Let us imagine a royal family chosen in the first place for its success in working the meditation, the mystery plays and philosophical discussions of Year One. These would be busy, successful, famous people, but they would not, by definition, be the sort of celebrity who sacrifices personal relationships for career. Everything, the best and the worst, would be En Famille.

Once they are raised to royalty, all attention in regional media would center upon how the children in the royal family grow up, how they develop their own examined life -- and what does an examined life mean but constantly being examined, first by oneself, then by the body politic in the form of parents, and finally carrying one's own examinations, that is, rewarding and disciplining one's own children in turn? These children would be raised according to the best curriculum and program of rewards and punishments available. It would be dynamically updated by the world's best educators. Most important, it would all be in the public domain, so that any other family, no matter how poor, could easily follow along.

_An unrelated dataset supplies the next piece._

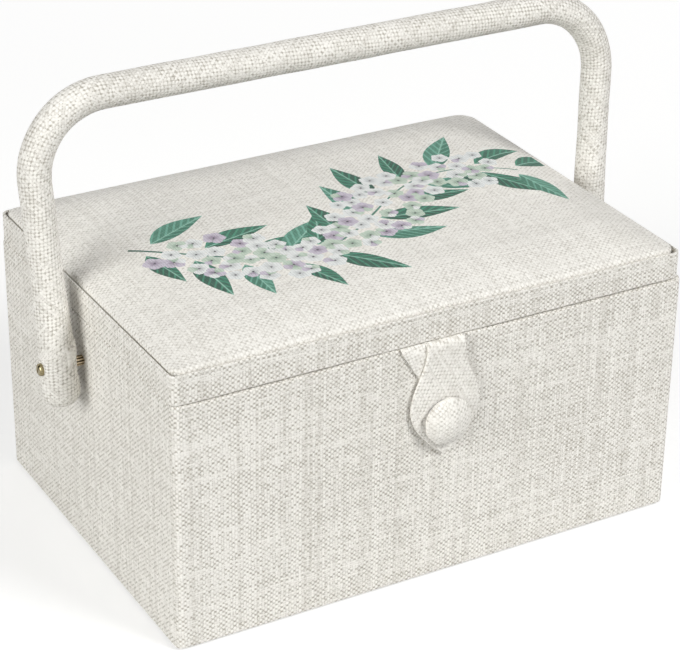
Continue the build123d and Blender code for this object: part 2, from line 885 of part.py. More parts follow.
with BuildPart() as button_back:
    disc_at_button(
        shell_radius - button_shell_thickness - button_fit, button_back_face, button_back_thickness,
    )
    disc_at_button(button_shank_radius, strap_front_face, button_shank_length)
finish_part(button_back, "button_back")
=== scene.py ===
import json
import math
from functools import partial
from random import Random

import bmesh
import bpy
import numpy as np
from mathutils import Matrix, Vector
from mathutils.geometry import delaunay_2d_cdt


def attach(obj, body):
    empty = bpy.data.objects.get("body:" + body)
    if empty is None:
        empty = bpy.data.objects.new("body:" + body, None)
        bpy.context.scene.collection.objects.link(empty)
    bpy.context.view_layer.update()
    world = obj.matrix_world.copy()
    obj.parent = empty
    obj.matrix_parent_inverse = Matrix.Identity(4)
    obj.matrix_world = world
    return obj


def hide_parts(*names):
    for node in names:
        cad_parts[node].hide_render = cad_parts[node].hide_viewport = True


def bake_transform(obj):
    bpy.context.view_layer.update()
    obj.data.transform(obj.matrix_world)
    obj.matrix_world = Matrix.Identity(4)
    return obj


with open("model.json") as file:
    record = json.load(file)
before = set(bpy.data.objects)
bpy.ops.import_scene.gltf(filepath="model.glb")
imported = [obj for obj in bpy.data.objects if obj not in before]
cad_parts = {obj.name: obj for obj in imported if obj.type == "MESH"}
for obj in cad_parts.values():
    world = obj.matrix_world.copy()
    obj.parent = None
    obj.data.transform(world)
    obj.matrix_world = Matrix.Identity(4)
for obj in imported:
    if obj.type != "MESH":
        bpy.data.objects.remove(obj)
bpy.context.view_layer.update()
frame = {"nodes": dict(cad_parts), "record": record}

# Shapes are worked out in millimetres, and mesh_object turns them into metres
MM = 0.001


def linked(name, data):
    """A new object in the scene for a mesh, a lamp or a camera."""
    made = bpy.data.objects.new(name, data)
    bpy.context.scene.collection.objects.link(made)
    return made


# Camera at the photograph's viewing angle, in metres and degrees
CAMERA_PLACE = (-0.4825, -0.8510, 0.5965)
CAMERA_AZIMUTH, CAMERA_ELEVATION, CAMERA_ROLL = -29.65, 27.60, 0.696
CAMERA_LENS, CAMERA_SENSOR = 123.48, 36.0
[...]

Here is where the second indicator kicks in. No lover of freedom can feel entirely free and easy as long as even one person in the world is enslaved or caged like an animal. A life squandered behind bars is a latent threat to freedom everywhere. And, needless to say, the best way to keep people out of prison is to avoid crime before it happens, that is, to educate the poorest along with the elite, to raise every child to be a just, law-abiding citizen. It is a good motto: "No child left behind." This would mean that every convict in prison (along with his family, preferably) will automatically have to undergo the same rigorous discipline program, the very examinations and sanctions that the heir to the throne bears under. To ask anything more or less than that would be hypocrisy on the part of all of us.

As the first family prospers and the number of inmates drops, individuals will be propelled a great distance along the path of happiness and an examined life. As that happens society will find itself every more solidly established in peace, freedom and prosperity.